## Goal
Reproduce all of the listing below without alteration.

>> begin Data excerpt

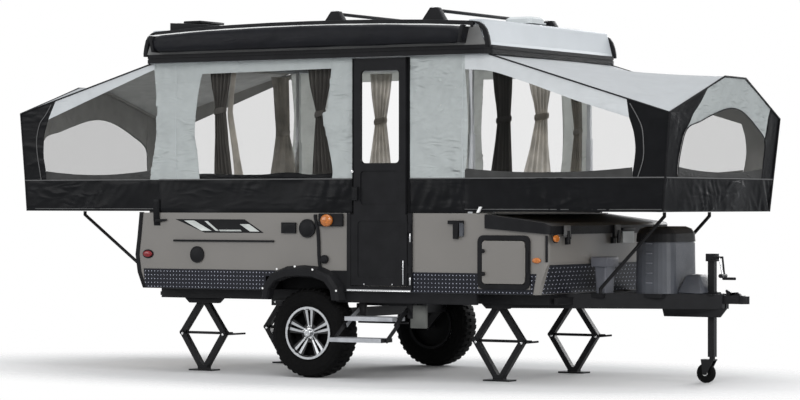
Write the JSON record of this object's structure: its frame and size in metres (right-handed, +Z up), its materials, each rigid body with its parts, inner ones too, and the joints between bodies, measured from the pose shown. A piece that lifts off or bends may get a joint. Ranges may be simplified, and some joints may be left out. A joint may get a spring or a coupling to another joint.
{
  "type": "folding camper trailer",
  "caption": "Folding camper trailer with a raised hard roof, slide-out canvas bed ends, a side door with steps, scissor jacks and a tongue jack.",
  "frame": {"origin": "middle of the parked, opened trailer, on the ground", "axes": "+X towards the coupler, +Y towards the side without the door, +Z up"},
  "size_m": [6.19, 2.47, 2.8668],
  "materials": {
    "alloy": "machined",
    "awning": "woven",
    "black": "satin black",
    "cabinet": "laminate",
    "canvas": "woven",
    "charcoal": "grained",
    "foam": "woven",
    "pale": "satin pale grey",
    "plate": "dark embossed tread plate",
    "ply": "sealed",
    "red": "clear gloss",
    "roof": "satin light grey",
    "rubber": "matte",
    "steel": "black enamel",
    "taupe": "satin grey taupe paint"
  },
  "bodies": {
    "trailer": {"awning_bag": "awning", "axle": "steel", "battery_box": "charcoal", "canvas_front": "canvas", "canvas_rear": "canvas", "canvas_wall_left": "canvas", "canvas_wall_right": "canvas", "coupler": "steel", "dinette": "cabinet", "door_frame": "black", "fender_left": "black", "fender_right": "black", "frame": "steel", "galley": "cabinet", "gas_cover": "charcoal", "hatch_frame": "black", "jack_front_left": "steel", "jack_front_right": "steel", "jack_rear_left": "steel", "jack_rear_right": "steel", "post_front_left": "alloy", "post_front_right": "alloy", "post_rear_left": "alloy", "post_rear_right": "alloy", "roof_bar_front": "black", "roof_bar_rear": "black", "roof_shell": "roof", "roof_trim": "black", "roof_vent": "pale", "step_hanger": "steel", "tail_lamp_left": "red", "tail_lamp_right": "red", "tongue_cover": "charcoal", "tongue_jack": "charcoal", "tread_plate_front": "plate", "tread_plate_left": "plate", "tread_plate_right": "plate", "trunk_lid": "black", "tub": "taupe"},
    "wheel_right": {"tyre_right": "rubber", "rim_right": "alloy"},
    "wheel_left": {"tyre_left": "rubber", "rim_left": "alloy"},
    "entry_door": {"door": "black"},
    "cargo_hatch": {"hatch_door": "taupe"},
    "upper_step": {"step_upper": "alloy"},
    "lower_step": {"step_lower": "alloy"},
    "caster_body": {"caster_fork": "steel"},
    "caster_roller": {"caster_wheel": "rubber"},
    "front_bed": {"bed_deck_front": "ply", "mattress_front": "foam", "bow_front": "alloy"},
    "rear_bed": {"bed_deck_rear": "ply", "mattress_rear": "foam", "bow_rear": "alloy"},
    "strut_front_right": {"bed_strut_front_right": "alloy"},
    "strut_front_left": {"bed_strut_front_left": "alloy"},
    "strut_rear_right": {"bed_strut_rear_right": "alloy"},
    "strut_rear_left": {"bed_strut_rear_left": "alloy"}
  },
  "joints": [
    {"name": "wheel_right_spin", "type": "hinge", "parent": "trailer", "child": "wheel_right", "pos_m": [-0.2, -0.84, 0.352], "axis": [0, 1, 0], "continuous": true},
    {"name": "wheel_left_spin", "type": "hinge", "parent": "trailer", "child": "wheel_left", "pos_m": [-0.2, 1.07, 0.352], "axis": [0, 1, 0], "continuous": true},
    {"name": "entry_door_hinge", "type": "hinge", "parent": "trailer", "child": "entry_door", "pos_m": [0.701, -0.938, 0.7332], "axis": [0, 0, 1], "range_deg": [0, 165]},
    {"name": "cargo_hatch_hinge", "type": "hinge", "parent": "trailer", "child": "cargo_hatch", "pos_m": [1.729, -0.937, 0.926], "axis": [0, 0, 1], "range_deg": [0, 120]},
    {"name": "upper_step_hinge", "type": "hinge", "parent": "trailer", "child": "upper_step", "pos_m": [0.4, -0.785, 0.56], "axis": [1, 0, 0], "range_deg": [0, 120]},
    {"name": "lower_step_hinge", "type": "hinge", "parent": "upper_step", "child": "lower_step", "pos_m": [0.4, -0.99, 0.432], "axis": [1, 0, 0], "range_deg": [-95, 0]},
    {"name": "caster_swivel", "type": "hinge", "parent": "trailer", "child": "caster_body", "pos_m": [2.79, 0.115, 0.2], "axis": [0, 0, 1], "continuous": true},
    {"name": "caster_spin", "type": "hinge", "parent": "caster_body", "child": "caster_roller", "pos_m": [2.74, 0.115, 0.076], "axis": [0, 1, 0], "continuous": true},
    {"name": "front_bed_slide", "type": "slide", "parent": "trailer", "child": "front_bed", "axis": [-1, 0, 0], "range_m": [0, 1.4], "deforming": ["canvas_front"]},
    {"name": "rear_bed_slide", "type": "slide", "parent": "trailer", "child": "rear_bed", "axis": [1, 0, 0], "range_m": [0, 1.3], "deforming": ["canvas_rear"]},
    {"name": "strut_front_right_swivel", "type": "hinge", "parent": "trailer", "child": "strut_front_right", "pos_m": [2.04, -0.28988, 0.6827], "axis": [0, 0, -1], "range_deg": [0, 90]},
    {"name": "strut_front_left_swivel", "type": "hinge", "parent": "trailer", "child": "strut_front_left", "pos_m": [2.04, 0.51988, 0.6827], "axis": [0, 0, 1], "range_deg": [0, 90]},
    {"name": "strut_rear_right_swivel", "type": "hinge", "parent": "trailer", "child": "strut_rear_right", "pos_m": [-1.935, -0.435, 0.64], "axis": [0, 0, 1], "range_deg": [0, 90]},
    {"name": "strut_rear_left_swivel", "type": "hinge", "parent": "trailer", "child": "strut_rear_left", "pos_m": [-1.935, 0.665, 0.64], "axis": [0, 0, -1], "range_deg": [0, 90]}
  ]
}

>> end Data excerpt

## Response to the task
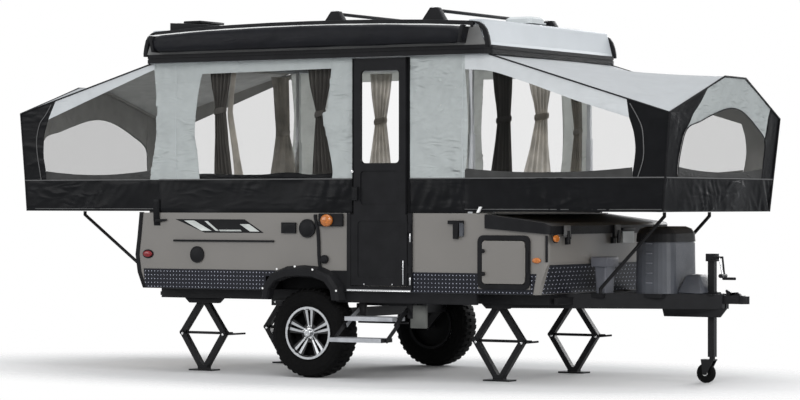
Write the JSON record of this object's structure: its frame and size in metres (right-handed, +Z up), its materials, each rigid body with its parts, inner ones too, and the joints between bodies, measured from the pose shown. A piece that lifts off or bends may get a joint. Ranges may be simplified, and some joints may be left out. A joint may get a spring or a coupling to another joint.
{
  "type": "folding camper trailer",
  "caption": "Folding camper trailer with a raised hard roof, slide-out canvas bed ends, a side door with steps, scissor jacks and a tongue jack.",
  "frame": {"origin": "middle of the parked, opened trailer, on the ground", "axes": "+X towards the coupler, +Y towards the side without the door, +Z up"},
  "size_m": [6.19, 2.47, 2.8668],
  "materials": {
    "alloy": "machined",
    "awning": "woven",
    "black": "satin black",
    "cabinet": "laminate",
    "canvas": "woven",
    "charcoal": "grained",
    "foam": "woven",
    "pale": "satin pale grey",
    "plate": "dark embossed tread plate",
    "ply": "sealed",
    "red": "clear gloss",
    "roof": "satin light grey",
    "rubber": "matte",
    "steel": "black enamel",
    "taupe": "satin grey taupe paint"
  },
  "bodies": {
    "trailer": {"awning_bag": "awning", "axle": "steel", "battery_box": "charcoal", "canvas_front": "canvas", "canvas_rear": "canvas", "canvas_wall_left": "canvas", "canvas_wall_right": "canvas", "coupler": "steel", "dinette": "cabinet", "door_frame": "black", "fender_left": "black", "fender_right": "black", "frame": "steel", "galley": "cabinet", "gas_cover": "charcoal", "hatch_frame": "black", "jack_front_left": "steel", "jack_front_right": "steel", "jack_rear_left": "steel", "jack_rear_right": "steel", "post_front_left": "alloy", "post_front_right": "alloy", "post_rear_left": "alloy", "post_rear_right": "alloy", "roof_bar_front": "black", "roof_bar_rear": "black", "roof_shell": "roof", "roof_trim": "black", "roof_vent": "pale", "step_hanger": "steel", "tail_lamp_left": "red", "tail_lamp_right": "red", "tongue_cover": "charcoal", "tongue_jack": "charcoal", "tread_plate_front": "plate", "tread_plate_left": "plate", "tread_plate_right": "plate", "trunk_lid": "black", "tub": "taupe"},
    "wheel_right": {"tyre_right": "rubber", "rim_right": "alloy"},
    "wheel_left": {"tyre_left": "rubber", "rim_left": "alloy"},
    "entry_door": {"door": "black"},
    "cargo_hatch": {"hatch_door": "taupe"},
    "upper_step": {"step_upper": "alloy"},
    "lower_step": {"step_lower": "alloy"},
    "caster_body": {"caster_fork": "steel"},
    "caster_roller": {"caster_wheel": "rubber"},
    "front_bed": {"bed_deck_front": "ply", "mattress_front": "foam", "bow_front": "alloy"},
    "rear_bed": {"bed_deck_rear": "ply", "mattress_rear": "foam", "bow_rear": "alloy"},
    "strut_front_right": {"bed_strut_front_right": "alloy"},
    "strut_front_left": {"bed_strut_front_left": "alloy"},
    "strut_rear_right": {"bed_strut_rear_right": "alloy"},
    "strut_rear_left": {"bed_strut_rear_left": "alloy"}
  },
  "joints": [
    {"name": "wheel_right_spin", "type": "hinge", "parent": "trailer", "child": "wheel_right", "pos_m": [-0.2, -0.84, 0.352], "axis": [0, 1, 0], "continuous": true},
    {"name": "wheel_left_spin", "type": "hinge", "parent": "trailer", "child": "wheel_left", "pos_m": [-0.2, 1.07, 0.352], "axis": [0, 1, 0], "continuous": true},
    {"name": "entry_door_hinge", "type": "hinge", "parent": "trailer", "child": "entry_door", "pos_m": [0.701, -0.938, 0.7332], "axis": [0, 0, 1], "range_deg": [0, 165]},
    {"name": "cargo_hatch_hinge", "type": "hinge", "parent": "trailer", "child": "cargo_hatch", "pos_m": [1.729, -0.937, 0.926], "axis": [0, 0, 1], "range_deg": [0, 120]},
    {"name": "upper_step_hinge", "type": "hinge", "parent": "trailer", "child": "upper_step", "pos_m": [0.4, -0.785, 0.56], "axis": [1, 0, 0], "range_deg": [0, 120]},
    {"name": "lower_step_hinge", "type": "hinge", "parent": "upper_step", "child": "lower_step", "pos_m": [0.4, -0.99, 0.432], "axis": [1, 0, 0], "range_deg": [-95, 0]},
    {"name": "caster_swivel", "type": "hinge", "parent": "trailer", "child": "caster_body", "pos_m": [2.79, 0.115, 0.2], "axis": [0, 0, 1], "continuous": true},
    {"name": "caster_spin", "type": "hinge", "parent": "caster_body", "child": "caster_roller", "pos_m": [2.74, 0.115, 0.076], "axis": [0, 1, 0], "continuous": true},
    {"name": "front_bed_slide", "type": "slide", "parent": "trailer", "child": "front_bed", "axis": [-1, 0, 0], "range_m": [0, 1.4], "deforming": ["canvas_front"]},
    {"name": "rear_bed_slide", "type": "slide", "parent": "trailer", "child": "rear_bed", "axis": [1, 0, 0], "range_m": [0, 1.3], "deforming": ["canvas_rear"]},
    {"name": "strut_front_right_swivel", "type": "hinge", "parent": "trailer", "child": "strut_front_right", "pos_m": [2.04, -0.28988, 0.6827], "axis": [0, 0, -1], "range_deg": [0, 90]},
    {"name": "strut_front_left_swivel", "type": "hinge", "parent": "trailer", "child": "strut_front_left", "pos_m": [2.04, 0.51988, 0.6827], "axis": [0, 0, 1], "range_deg": [0, 90]},
    {"name": "strut_rear_right_swivel", "type": "hinge", "parent": "trailer", "child": "strut_rear_right", "pos_m": [-1.935, -0.435, 0.64], "axis": [0, 0, 1], "range_deg": [0, 90]},
    {"name": "strut_rear_left_swivel", "type": "hinge", "parent": "trailer", "child": "strut_rear_left", "pos_m": [-1.935, 0.665, 0.64], "axis": [0, 0, -1], "range_deg": [0, 90]}
  ]
}